While the i7 CM delivers great performance in both tablet and laptop mode, usage as a tablet, especially when it is held in portrait orientation is a little awkward. Because of the 16:9 aspect ratio, portrait orientation made the tablet a little too long to be comfortable. In this view, reading letter-sized PDFs, digital magazines, and ebooks left a huge amount of black letterboxing at the top and bottom of the screen.

Additionally, the 11.6-inch widescreen display feels a lot more cramped than the 12.2-inch 3:2 aspect ratio of the newer Surface Pro 3. Personally, I wish Dell had gone with a screen with 3:2 or 4:3 aspect ratio, which feels more comfortable to deal with business tasks.

The keyboard base, as heavy as it is, doesn’t have a battery in it, so it has to rely on the power output from the tablet, thus shortens the battery life of the i7 CM.


Final verdict

The i7 CM offers a nice balance of performance and portability in a travel-friendly size.

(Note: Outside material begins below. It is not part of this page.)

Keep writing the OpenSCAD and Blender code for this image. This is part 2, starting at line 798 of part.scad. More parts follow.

It allows you to access CPU and GPU taxing apps which the Atom-based tablets or convertibles just couldn’t handle, and also gives you the kind of portability you can’t find in business laptops. With a $392 price tag (the keyboard base is sold separately for $62.6), it is definitely much more cost-efficient than similar products from more celebrated brands. The Lenovo Yoga 3 11, which also features a Core M 5Y10c processor and 11.6-inch display, costs $799. The Microsoft Surface 3 (64GB model), with a weakerl Atom Z Cherry-trail processor, a slower eMMc drive and only 2GB RAM, is priced at $499, and you need to spend $129 for the Type Cover.

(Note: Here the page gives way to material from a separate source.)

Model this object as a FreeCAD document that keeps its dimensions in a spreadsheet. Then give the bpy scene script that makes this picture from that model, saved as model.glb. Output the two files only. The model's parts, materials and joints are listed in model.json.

For those who relies heavily on horsepower and performance, the confines of an 11.6-inch display may be a little too rigid to maximize productivity. Opening more than a few windows on the small display will trigger claustrophobia. If you need to be more productive, there are bigger ultrabooks with touchscreen, such as the Lenovo Yoga 13 and the Dell XPS 13, but they all require you to dig a lot deeper into your pocket.